Your task is to copy each line that has the word "bodies".
----- DATA EXCERPT
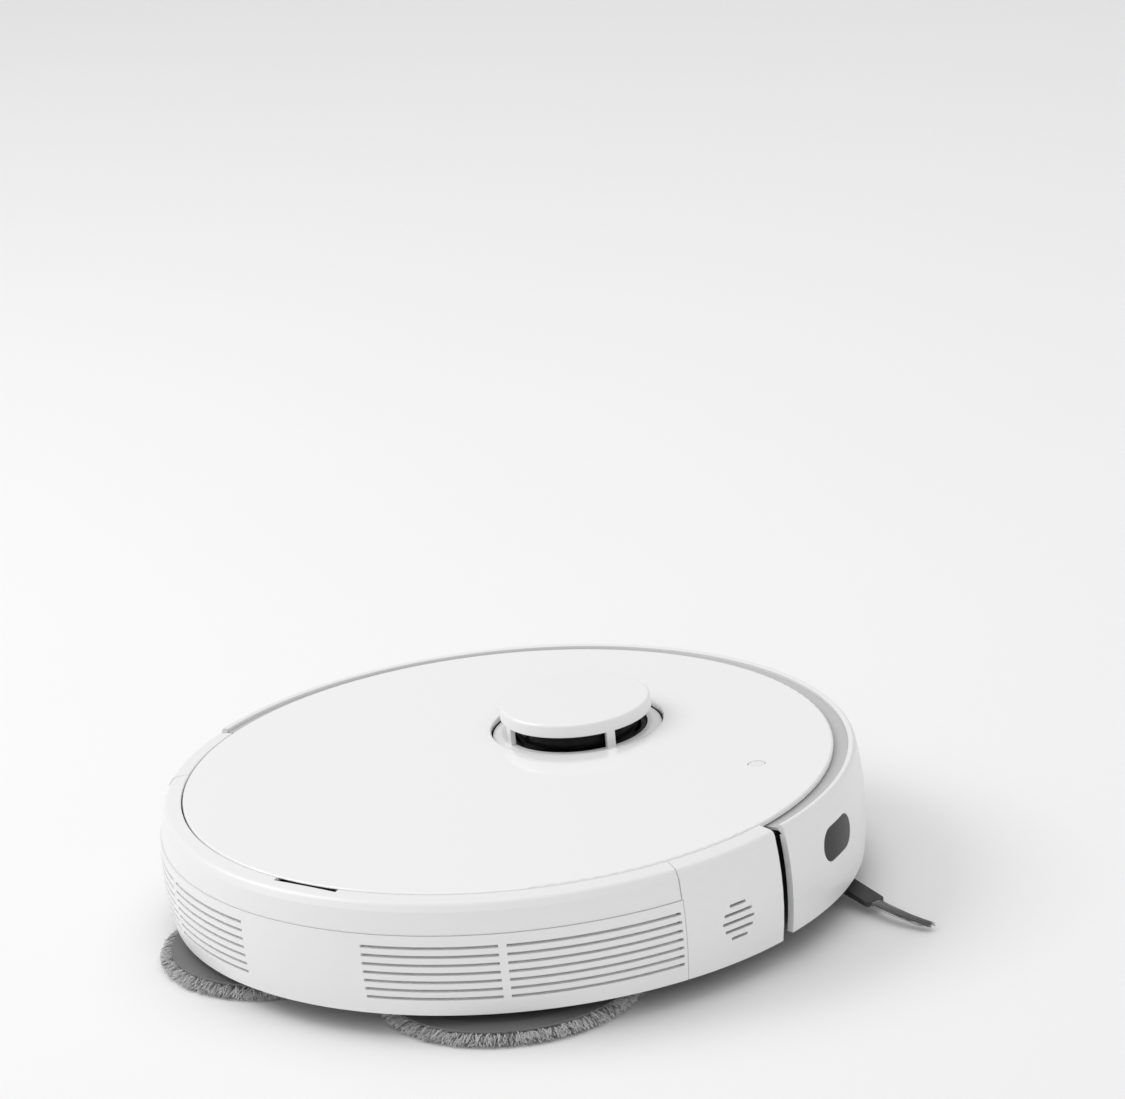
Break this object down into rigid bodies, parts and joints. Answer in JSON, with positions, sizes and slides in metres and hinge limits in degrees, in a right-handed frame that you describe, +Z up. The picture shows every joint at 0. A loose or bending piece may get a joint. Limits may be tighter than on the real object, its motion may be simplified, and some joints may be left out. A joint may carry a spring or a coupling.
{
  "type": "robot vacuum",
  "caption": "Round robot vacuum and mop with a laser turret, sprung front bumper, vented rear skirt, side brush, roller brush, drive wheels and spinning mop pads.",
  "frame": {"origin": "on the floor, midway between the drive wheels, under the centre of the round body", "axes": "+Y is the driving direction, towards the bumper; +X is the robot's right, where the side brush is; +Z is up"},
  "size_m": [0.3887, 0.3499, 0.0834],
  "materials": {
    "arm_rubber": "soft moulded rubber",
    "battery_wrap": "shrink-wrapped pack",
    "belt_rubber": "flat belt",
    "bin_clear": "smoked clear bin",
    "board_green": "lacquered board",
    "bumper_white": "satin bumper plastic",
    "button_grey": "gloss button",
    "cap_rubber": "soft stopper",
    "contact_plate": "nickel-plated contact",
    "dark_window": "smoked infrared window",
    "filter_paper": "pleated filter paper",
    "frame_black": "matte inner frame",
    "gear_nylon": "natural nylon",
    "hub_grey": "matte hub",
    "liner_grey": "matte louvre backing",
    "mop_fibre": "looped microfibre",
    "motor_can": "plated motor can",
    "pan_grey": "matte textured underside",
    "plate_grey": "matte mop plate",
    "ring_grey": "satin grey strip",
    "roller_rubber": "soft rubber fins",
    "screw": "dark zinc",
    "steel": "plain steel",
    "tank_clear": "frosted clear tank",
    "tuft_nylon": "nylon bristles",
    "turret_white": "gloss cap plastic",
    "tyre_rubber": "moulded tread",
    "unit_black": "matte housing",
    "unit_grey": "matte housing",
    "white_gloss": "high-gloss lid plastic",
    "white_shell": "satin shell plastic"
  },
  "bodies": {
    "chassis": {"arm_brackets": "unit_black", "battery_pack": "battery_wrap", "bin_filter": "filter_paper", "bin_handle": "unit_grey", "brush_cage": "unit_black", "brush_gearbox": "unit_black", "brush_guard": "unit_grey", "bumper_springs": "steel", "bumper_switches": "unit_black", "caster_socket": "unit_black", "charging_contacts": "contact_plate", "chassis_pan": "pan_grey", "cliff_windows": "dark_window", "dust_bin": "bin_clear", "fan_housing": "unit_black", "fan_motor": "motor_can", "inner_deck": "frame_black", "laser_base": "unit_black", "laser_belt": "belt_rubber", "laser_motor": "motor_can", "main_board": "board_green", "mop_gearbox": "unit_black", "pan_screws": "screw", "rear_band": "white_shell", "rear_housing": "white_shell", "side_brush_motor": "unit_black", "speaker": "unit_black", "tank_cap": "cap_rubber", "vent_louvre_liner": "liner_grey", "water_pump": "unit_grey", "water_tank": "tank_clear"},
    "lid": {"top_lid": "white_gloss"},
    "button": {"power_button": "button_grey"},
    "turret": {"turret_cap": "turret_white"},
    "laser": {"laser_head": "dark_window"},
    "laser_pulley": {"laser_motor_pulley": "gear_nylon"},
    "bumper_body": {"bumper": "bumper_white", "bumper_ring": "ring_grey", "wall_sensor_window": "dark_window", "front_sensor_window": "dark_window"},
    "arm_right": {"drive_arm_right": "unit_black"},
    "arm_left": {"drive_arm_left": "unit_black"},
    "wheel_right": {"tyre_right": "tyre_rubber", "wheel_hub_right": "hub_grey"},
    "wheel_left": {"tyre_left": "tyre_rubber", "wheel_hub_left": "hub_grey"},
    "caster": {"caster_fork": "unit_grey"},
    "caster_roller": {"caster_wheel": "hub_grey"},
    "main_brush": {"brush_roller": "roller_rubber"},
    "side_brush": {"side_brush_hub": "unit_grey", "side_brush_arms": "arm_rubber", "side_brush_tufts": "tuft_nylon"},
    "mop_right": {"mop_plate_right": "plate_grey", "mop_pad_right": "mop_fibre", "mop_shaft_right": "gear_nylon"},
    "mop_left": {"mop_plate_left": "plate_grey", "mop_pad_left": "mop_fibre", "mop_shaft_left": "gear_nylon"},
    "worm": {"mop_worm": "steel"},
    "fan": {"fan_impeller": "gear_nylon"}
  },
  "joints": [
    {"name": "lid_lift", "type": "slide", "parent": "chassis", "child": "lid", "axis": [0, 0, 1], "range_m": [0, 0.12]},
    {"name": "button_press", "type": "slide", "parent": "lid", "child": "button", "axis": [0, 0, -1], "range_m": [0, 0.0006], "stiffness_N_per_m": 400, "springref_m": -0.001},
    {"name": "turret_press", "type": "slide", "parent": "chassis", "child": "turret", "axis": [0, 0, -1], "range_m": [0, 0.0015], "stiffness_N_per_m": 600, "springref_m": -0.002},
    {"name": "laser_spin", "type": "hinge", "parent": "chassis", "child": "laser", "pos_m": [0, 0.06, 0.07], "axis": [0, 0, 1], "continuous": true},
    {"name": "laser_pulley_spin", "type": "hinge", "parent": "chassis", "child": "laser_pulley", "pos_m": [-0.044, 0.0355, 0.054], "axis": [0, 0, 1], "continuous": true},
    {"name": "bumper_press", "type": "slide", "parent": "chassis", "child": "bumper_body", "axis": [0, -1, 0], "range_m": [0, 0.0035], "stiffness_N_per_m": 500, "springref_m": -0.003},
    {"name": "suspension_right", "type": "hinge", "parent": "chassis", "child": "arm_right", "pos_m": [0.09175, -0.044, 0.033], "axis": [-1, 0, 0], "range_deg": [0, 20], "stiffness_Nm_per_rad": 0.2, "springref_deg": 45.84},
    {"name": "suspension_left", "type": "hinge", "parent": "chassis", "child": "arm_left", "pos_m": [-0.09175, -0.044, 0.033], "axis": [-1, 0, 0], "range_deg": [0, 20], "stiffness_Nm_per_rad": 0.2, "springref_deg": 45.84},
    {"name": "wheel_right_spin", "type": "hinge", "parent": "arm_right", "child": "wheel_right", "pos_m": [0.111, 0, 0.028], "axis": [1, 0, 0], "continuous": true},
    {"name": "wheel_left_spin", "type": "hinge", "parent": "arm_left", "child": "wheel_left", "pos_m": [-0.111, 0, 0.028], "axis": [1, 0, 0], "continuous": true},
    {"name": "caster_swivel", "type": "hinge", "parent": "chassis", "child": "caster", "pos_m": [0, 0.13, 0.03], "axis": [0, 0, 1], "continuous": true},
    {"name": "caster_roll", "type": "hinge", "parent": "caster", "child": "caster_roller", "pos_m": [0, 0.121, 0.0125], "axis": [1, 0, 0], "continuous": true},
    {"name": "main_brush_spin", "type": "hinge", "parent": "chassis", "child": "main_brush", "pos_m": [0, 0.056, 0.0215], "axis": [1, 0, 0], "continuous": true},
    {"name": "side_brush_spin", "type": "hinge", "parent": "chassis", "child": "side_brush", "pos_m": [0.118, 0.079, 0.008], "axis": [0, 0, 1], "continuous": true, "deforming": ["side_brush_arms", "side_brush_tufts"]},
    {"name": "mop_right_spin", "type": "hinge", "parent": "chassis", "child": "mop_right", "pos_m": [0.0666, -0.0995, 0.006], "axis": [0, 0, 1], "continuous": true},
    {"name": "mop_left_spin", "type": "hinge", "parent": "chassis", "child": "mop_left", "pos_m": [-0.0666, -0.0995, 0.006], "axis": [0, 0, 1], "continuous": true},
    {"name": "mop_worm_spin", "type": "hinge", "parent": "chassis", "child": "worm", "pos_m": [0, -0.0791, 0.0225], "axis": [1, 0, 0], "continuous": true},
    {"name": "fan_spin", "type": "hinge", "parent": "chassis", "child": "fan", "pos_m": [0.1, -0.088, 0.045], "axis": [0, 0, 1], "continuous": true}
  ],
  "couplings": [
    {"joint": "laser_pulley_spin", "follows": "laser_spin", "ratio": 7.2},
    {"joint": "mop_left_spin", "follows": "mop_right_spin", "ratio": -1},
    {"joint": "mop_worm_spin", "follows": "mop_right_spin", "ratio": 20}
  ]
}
----------
■ EXERCISE RESPONSE ■
Break this object down into rigid bodies, parts and joints. Answer in JSON, with positions, sizes and slides in metres and hinge limits in degrees, in a right-handed frame that you describe, +Z up. The picture shows every joint at 0. A loose or bending piece may get a joint. Limits may be tighter than on the real object, its motion may be simplified, and some joints may be left out. A joint may carry a spring or a coupling.
  "bodies": {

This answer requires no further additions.